>> BEGIN Source data
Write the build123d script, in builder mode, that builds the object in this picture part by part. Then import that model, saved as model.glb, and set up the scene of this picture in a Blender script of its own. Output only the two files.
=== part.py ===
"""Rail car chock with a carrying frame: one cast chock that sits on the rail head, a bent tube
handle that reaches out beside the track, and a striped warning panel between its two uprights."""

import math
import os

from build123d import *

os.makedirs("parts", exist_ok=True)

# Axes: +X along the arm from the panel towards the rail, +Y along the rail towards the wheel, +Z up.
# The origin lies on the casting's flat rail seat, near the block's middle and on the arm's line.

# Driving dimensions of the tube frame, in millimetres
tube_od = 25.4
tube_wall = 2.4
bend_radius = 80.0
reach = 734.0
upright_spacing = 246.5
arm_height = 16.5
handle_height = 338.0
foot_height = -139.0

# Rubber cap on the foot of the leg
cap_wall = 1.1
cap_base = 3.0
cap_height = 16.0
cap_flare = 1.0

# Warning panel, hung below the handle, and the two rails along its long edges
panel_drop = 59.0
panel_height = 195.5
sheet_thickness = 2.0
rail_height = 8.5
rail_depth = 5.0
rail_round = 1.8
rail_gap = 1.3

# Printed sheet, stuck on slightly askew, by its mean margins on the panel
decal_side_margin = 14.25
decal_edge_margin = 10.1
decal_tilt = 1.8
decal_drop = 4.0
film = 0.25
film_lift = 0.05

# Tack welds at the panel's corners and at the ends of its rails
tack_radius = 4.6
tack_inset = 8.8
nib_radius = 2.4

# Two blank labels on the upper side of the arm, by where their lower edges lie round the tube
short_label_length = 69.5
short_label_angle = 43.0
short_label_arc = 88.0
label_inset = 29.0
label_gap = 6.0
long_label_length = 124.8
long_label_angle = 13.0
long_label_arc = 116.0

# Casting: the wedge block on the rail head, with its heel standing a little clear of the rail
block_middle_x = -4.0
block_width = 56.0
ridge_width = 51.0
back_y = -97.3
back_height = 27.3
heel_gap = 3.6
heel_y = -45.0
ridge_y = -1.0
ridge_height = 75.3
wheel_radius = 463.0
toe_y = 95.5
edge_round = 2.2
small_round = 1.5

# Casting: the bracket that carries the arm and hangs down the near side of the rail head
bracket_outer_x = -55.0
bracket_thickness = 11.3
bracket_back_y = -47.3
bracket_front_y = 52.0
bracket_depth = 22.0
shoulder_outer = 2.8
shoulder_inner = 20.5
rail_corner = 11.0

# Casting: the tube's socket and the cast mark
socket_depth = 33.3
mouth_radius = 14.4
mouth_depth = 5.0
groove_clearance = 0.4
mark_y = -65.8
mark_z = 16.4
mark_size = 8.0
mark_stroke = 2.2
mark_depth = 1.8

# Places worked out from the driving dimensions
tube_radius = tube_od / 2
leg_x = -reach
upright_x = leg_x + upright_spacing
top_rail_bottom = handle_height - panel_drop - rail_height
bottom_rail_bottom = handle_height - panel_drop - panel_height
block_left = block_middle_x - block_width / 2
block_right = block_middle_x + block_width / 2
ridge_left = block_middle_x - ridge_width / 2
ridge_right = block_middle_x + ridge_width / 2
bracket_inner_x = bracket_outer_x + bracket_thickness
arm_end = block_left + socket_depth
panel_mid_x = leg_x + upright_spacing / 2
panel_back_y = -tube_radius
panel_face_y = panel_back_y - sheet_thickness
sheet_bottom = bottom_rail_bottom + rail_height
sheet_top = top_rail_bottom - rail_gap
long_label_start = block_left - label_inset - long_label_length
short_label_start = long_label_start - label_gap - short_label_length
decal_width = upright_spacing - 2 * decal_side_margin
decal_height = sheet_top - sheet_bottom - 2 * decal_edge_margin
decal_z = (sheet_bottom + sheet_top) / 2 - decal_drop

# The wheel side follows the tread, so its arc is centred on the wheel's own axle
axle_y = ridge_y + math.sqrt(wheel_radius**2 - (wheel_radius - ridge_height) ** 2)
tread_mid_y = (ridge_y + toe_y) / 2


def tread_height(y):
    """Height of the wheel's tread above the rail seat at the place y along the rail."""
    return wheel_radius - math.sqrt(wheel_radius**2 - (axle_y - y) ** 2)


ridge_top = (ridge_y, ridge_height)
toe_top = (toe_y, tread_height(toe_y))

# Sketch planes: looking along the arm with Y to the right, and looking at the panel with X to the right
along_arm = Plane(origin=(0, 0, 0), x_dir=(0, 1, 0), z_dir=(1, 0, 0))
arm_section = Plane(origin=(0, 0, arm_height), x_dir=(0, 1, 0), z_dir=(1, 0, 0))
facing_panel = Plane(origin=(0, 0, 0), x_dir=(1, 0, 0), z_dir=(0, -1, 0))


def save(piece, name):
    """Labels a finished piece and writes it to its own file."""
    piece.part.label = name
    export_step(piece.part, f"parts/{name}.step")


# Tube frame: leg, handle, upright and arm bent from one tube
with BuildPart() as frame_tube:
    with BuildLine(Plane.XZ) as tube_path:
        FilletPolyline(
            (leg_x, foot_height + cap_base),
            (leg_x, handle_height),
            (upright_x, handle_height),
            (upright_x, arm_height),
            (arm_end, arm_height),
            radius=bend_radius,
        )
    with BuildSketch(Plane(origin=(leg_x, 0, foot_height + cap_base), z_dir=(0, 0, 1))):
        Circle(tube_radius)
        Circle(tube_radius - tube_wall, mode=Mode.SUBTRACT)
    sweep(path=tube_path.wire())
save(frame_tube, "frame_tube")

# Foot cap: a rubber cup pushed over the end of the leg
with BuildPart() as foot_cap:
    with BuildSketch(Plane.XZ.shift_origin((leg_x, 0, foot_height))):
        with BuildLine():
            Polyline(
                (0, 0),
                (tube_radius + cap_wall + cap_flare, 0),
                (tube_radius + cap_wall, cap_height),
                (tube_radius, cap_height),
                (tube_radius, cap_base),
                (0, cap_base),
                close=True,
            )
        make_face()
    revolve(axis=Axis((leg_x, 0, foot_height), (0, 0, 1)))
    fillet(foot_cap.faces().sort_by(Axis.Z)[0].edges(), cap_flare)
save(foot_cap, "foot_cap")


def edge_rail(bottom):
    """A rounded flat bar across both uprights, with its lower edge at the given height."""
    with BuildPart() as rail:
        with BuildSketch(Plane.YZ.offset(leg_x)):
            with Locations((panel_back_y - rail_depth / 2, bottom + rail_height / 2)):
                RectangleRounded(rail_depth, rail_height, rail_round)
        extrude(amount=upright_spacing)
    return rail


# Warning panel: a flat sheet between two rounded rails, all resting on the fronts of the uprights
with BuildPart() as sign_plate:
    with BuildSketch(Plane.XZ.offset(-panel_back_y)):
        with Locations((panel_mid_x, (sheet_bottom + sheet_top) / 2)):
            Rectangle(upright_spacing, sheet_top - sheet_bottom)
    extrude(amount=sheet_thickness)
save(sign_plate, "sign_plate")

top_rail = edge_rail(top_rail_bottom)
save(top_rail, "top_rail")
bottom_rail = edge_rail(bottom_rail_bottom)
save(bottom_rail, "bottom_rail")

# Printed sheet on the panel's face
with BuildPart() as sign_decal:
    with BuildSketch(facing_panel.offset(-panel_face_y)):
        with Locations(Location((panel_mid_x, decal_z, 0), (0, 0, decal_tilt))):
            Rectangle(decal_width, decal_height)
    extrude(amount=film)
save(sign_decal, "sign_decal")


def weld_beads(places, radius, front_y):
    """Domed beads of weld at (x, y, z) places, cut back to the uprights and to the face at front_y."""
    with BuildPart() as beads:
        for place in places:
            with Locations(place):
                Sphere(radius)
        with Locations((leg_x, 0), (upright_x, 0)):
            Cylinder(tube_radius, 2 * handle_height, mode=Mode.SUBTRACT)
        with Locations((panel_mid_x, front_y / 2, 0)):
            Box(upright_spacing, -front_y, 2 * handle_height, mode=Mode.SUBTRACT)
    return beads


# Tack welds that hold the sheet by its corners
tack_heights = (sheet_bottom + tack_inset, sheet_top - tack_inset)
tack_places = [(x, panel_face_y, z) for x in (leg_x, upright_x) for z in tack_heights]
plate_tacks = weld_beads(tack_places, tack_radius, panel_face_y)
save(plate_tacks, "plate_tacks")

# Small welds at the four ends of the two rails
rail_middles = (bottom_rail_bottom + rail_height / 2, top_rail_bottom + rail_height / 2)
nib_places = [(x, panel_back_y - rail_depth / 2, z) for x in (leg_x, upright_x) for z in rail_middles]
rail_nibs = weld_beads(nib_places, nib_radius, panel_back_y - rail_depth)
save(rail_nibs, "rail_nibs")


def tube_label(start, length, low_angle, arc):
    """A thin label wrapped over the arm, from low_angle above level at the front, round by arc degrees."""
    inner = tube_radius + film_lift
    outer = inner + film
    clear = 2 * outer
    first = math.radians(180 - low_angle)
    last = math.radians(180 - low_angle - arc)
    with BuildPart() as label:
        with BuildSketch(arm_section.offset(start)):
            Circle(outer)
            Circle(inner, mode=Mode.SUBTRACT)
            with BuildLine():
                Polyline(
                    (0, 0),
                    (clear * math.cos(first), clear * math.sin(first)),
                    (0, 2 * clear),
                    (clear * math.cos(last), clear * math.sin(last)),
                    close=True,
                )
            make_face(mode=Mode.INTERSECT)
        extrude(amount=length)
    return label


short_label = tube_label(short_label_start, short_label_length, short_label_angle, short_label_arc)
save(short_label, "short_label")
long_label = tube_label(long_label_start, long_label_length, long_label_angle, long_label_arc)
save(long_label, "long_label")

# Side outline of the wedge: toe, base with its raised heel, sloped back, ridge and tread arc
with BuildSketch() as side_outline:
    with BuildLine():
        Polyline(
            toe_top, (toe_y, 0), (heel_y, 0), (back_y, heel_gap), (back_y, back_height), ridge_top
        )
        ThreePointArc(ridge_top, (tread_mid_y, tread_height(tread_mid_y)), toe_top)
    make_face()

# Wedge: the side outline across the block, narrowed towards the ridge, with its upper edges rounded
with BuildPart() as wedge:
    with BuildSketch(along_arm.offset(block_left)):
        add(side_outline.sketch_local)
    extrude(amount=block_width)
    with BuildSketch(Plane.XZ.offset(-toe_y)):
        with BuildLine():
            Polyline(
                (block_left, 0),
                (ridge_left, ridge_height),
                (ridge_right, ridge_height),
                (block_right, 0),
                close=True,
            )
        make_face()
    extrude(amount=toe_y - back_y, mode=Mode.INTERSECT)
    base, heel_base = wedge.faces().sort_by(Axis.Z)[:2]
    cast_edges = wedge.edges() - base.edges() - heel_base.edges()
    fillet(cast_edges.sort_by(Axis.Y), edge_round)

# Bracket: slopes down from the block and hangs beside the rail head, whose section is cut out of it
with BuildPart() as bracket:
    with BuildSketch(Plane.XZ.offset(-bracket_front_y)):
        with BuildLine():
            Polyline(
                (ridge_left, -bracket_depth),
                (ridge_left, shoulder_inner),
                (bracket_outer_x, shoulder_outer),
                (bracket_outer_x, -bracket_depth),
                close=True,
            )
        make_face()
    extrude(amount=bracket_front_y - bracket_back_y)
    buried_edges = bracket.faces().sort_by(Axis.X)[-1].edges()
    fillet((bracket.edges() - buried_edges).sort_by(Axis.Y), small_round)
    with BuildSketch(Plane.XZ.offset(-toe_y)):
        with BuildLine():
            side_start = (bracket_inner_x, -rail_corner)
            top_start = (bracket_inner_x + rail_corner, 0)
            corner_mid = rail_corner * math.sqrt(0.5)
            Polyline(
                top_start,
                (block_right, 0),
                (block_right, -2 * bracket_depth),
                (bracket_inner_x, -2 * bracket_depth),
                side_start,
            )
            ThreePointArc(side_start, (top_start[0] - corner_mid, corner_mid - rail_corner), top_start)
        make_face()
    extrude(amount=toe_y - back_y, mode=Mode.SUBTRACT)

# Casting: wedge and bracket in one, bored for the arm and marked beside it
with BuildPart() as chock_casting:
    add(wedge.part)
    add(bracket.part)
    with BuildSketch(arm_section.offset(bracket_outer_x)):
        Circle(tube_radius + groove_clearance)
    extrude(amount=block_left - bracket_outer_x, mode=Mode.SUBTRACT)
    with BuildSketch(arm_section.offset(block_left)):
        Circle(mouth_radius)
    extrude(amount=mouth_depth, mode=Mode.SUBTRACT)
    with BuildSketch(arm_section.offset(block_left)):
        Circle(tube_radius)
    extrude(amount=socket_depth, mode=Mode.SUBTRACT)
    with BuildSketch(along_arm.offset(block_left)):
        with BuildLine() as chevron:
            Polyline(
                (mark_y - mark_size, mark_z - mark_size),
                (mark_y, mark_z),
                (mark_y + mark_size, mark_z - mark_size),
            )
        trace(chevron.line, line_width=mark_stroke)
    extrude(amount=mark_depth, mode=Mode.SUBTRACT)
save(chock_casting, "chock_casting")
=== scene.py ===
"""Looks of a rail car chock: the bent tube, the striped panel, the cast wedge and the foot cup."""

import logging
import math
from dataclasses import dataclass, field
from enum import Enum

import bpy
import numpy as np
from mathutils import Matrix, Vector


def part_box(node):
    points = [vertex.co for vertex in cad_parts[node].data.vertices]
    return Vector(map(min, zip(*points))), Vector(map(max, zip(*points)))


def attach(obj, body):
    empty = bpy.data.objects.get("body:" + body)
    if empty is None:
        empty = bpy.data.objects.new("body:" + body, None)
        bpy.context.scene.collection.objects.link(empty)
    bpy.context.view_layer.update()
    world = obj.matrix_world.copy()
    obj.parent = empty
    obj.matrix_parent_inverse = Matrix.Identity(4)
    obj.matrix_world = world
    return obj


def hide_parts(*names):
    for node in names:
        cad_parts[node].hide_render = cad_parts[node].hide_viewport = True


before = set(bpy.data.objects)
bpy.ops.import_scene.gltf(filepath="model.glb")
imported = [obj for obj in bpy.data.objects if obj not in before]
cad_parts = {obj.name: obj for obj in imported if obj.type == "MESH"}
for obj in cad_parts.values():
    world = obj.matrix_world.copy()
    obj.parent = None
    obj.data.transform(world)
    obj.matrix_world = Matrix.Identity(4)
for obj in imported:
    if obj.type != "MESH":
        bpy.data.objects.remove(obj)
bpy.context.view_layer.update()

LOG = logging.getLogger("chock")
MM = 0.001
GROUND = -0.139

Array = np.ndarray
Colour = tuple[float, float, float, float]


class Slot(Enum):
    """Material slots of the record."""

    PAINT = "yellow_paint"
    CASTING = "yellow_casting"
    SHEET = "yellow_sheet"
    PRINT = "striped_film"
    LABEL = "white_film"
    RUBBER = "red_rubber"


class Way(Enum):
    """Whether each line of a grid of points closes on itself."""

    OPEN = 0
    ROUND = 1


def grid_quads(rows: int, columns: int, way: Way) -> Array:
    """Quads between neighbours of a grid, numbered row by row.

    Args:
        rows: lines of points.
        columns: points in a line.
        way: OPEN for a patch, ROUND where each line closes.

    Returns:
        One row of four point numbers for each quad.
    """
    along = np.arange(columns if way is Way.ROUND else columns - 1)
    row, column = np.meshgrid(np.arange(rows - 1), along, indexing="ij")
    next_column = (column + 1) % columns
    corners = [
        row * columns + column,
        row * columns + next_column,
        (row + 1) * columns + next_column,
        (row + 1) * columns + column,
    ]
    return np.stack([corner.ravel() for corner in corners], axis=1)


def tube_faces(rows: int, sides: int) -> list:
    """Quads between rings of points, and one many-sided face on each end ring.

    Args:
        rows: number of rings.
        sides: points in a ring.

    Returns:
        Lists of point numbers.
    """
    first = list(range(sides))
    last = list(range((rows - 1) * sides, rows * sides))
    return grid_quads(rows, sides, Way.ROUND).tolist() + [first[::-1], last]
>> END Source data
>> BEGIN Source data
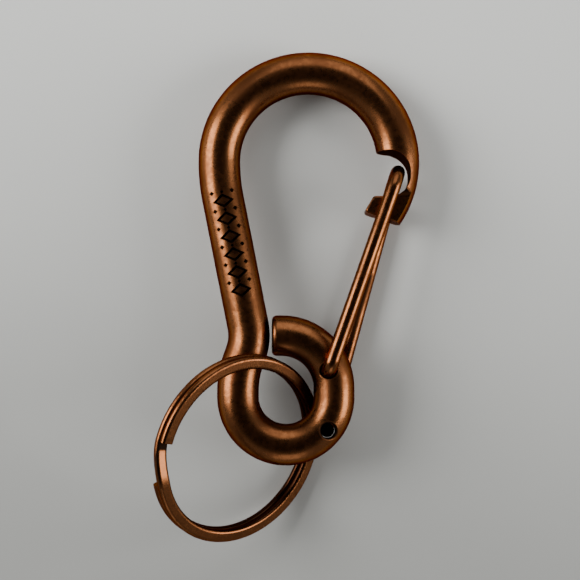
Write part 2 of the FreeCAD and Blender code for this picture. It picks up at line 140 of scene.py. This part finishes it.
>> END Source data
>> BEGIN Source data
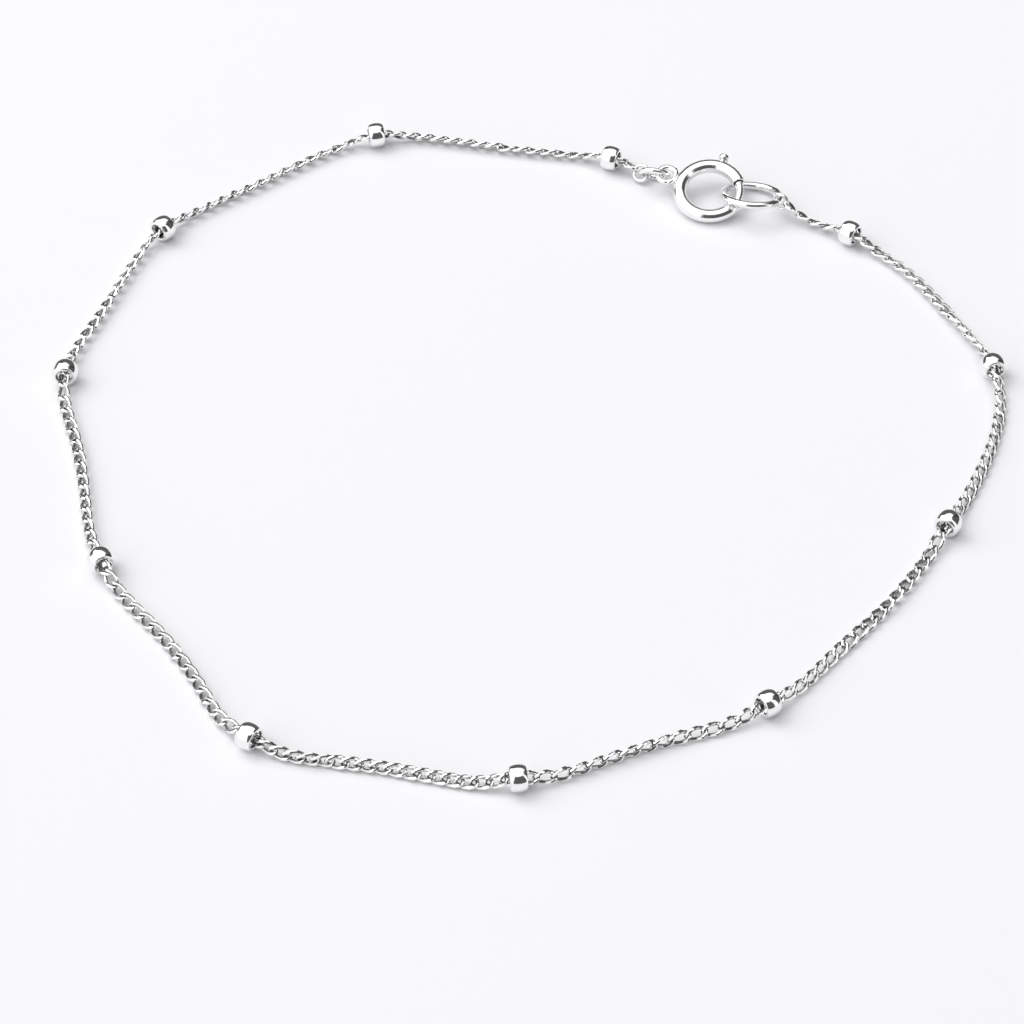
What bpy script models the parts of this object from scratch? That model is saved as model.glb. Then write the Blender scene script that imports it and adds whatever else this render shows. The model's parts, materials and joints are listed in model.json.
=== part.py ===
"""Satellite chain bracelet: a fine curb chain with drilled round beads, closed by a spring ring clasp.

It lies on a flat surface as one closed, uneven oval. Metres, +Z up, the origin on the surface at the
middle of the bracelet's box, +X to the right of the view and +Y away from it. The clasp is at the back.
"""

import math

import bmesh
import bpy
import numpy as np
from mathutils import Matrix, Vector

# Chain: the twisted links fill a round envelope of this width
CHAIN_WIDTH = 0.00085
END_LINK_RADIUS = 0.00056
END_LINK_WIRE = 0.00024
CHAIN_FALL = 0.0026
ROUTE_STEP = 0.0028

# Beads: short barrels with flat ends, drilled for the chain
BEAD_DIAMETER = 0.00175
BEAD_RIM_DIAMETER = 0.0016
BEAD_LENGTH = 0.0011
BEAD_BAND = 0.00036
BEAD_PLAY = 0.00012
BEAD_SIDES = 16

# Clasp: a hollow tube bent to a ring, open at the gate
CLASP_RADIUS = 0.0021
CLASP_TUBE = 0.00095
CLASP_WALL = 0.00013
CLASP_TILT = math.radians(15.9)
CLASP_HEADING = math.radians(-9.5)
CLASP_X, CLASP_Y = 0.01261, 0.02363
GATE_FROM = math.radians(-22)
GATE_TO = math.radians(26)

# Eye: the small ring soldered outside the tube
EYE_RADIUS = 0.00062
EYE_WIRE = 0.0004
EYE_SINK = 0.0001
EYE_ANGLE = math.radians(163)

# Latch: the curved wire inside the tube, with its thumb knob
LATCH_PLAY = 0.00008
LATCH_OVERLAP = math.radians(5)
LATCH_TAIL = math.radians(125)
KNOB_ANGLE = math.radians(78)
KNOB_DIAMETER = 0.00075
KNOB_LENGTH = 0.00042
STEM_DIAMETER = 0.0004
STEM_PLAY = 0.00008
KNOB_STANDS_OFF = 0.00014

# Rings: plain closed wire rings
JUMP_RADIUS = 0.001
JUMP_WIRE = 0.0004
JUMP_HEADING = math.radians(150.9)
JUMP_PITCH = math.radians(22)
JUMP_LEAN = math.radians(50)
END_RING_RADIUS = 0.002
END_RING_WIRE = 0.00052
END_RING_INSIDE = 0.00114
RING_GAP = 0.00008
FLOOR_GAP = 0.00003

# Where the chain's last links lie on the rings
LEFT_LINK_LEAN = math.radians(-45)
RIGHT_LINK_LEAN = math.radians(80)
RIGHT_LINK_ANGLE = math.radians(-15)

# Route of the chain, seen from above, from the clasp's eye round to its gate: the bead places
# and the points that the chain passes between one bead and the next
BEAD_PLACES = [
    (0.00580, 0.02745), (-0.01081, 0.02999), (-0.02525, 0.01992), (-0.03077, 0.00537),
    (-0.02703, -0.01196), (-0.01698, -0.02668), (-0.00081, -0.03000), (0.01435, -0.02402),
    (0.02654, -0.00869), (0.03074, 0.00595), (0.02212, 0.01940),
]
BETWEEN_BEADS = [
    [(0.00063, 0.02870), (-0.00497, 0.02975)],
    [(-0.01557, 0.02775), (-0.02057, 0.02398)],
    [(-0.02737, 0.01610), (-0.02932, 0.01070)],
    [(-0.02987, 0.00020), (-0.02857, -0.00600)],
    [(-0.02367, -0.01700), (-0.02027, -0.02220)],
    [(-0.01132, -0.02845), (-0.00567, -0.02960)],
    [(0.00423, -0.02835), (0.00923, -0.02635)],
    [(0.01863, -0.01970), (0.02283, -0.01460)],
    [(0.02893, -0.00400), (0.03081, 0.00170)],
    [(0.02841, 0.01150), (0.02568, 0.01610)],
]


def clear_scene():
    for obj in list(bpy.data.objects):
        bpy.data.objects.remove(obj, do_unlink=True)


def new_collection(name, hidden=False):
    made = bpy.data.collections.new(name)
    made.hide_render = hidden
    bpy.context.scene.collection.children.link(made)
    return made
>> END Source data
Repeat exactly the lines from the one containing "# Casting: wedge" through the one containing "imported = [obj", both included, and nothing else.

> **Answer below**
# Casting: wedge and bracket in one, bored for the arm and marked beside it
with BuildPart() as chock_casting:
    add(wedge.part)
    add(bracket.part)
    with BuildSketch(arm_section.offset(bracket_outer_x)):
        Circle(tube_radius + groove_clearance)
    extrude(amount=block_left - bracket_outer_x, mode=Mode.SUBTRACT)
    with BuildSketch(arm_section.offset(block_left)):
        Circle(mouth_radius)
    extrude(amount=mouth_depth, mode=Mode.SUBTRACT)
    with BuildSketch(arm_section.offset(block_left)):
        Circle(tube_radius)
    extrude(amount=socket_depth, mode=Mode.SUBTRACT)
    with BuildSketch(along_arm.offset(block_left)):
        with BuildLine() as chevron:
            Polyline(
                (mark_y - mark_size, mark_z - mark_size),
                (mark_y, mark_z),
                (mark_y + mark_size, mark_z - mark_size),
            )
        trace(chevron.line, line_width=mark_stroke)
    extrude(amount=mark_depth, mode=Mode.SUBTRACT)
save(chock_casting, "chock_casting")
=== scene.py ===
"""Looks of a rail car chock: the bent tube, the striped panel, the cast wedge and the foot cup."""

import logging
import math
from dataclasses import dataclass, field
from enum import Enum

import bpy
import numpy as np
from mathutils import Matrix, Vector


def part_box(node):
    points = [vertex.co for vertex in cad_parts[node].data.vertices]
    return Vector(map(min, zip(*points))), Vector(map(max, zip(*points)))


def attach(obj, body):
    empty = bpy.data.objects.get("body:" + body)
    if empty is None:
        empty = bpy.data.objects.new("body:" + body, None)
        bpy.context.scene.collection.objects.link(empty)
    bpy.context.view_layer.update()
    world = obj.matrix_world.copy()
    obj.parent = empty
    obj.matrix_parent_inverse = Matrix.Identity(4)
    obj.matrix_world = world
    return obj


def hide_parts(*names):
    for node in names:
        cad_parts[node].hide_render = cad_parts[node].hide_viewport = True


before = set(bpy.data.objects)
bpy.ops.import_scene.gltf(filepath="model.glb")
imported = [obj for obj in bpy.data.objects if obj not in before]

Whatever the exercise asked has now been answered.